Neben Klaviermusik und zahlreichen kammermusikalischen Werken komponierte er unter anderem zwei Sinfonien, ein Klavierkonzert, ein Requiem und ein Te Deum – immer im Geist deutscher Tradition in Verbindung mit italienischen Einflüssen. Bezeichnenderweise hat er nie eine Oper geschrieben…

Sgambati kann auf jeden Fall auch als Vorläufer und Wegbereiter für eine jüngere Generation italienischer Komponisten gelten, die zu Beginn des 20. Jahrhunderts – im Gegensatz zu ihm – dann auch wieder internationale Berühmtheit mit Orchestermusik à la italiana erlangten, allen voran natürlich Ottorino Respighi (1879-1936), Ferruccio Busoni (1866-1924) oder auch Alfredo Casella (1883-1947).

Sgambatis 1. Sinfonie folgt einem traditionellen Aufbau, ungewöhnlich ist hierbei allerdings der Serenata betitelte Satz, der zwischen dem Scherzo und dem Finalsatz eingeschoben wird: Ein von den Streichern dominiertes, mit ausdrucksvoller Melancholie angereichertes Stück, das mich spontan an Musik von Edvard Grieg erinnerte, z. B. an dessen Elegische Melodien.
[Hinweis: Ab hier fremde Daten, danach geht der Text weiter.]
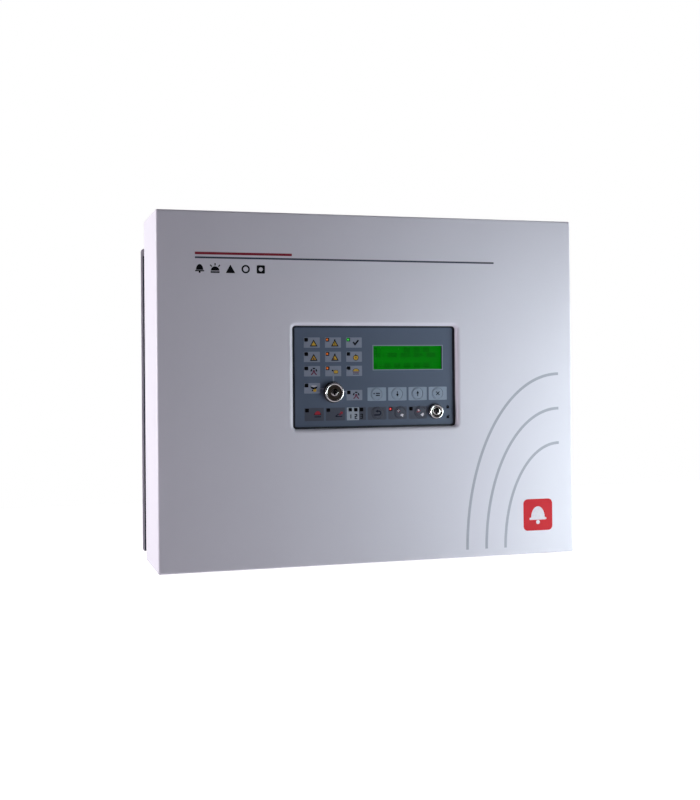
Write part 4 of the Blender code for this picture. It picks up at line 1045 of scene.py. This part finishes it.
def main_board_parts():
    low, high = mm_box("main_board")
    face = low.y
    parts = defaultdict(bmesh.new)
    for x, z, width, height in (
        (-96, 44, 24, 24), (-52, 50, 20, 9), (-52, 34, 20, 9),
        (-104, 12, 14, 7), (-82, 12, 14, 7), (28, 46, 18, 8), (28, 30, 18, 8),
        (-14, 4, 12, 6), (4, 4, 12, 6),
    ):
        add_chip(parts, x, z, width, height, face, -1)
    for x, z, radius, height in (
        (-18, 52, 6.3, 16), (-3, 52, 6.3, 16), (46, 66, 5, 12), (-132, 20, 4, 11),
        (-132, 8, 4, 11), (48, 12, 5, 14), (-40, 70, 3.2, 8), (-60, 70, 3.2, 8),
    ):
        add_capacitor(parts, x, z, radius, height, face)
    rng = random.Random(7)
    edge = 12
    for _ in range(90):
        x = rng.uniform(low.x + edge, high.x - edge)
        z = rng.uniform(low.z + edge, 70)
        wide, tall = (0.8, 0.45) if rng.random() < 0.5 else (0.45, 0.8)
        add_box(parts["small_parts"], (x - wide, face - 0.6, z - tall), (x + wide, face + 0.05, z + tall))
    for x, half in ((-120, 11), (-84, 8), (30, 13)):
        add_box(parts["headers"], (x - half, face - 8, -11.5), (x + half, face - 0.1, -4.5), 0.4)
    fuse_x = -70
    tube = ring_section(0, 2.5, -9, 9)
    cap = ring_section(0, 2.7, 0, 5)
    for z in (82, 92):
        add_turned(parts["fuses"], tube, (fuse_x, face - 4.5, z), (1, 0, 0), 32)
        for side in (-1, 1):
            add_turned(parts["fuse_caps"], cap, (fuse_x + side * 5.6, face - 4.5, z), (side, 0, 0), 32)
            ends = sorted((fuse_x + side * 6.5, fuse_x + side * 9.5))
            add_box(parts["fuse_caps"], (ends[0], face - 6.5, z - 3), (ends[1], face, z + 3), 0.3)
    inset = 6
    land = ring_section(3, 4.2, 0, 0.06)
    for x in (low.x + inset, high.x - inset):
        for z in (low.z + inset, high.z - inset):
            add_screw(parts["screws"], (x, face, z), 3)
            add_turned(parts["lands"], land, (x, face, z), OUT, 40)
    pieces("main_board", parts, chips="black", pins="zinc", capacitors="black", capacitor_tops="zinc",
           small_parts="beige", headers="white", fuses="clear", fuse_caps="zinc", screws="zinc")
    piece("main_board_lands", parts["lands"], "copper", slot="green_circuit_board")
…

Die CD wird komplettiert mit der Einspielung der 1866 entstandenen Ouvertüre zum Schauspiel Cola di Rienzo des Dichters Pietro Cossa (1830-81). Diese Ouvertüre ist damit zugleich Sgambatis früheste Komposition für Orchester. Richard Wagner hatte sich übrigens ebenfalls von der Figur des Cola di Rienzo zu seiner 1842 uraufgeführten Oper Rienzi, der letzte der Tribunen inspirieren lassen.

Dank des wie immer bei NAXOS sehr günstigen Preises für die CD kann man unbesorgt das „Wagnis“ eingehen, sich mit diesen unbekannten Werken eingehender zu beschäftigen – das war für mich mal wieder eines der im Lauf der Jahre nun schon zahlreich gewordenen „Aha-Erlebnisse“, die ich mit dem nach wie vor ausgesprochen entdeckungsfreudigen Label NAXOS machen konnte!

Der überzeugende, runde Klang des Orchesters sowie die wirklich exzellente Aufnahmequalität tun hier ein Übriges!
Man kann nur hoffen, dass es hier demnächst noch weitere Werke von Giovanni Sgambati zu entdecken gibt!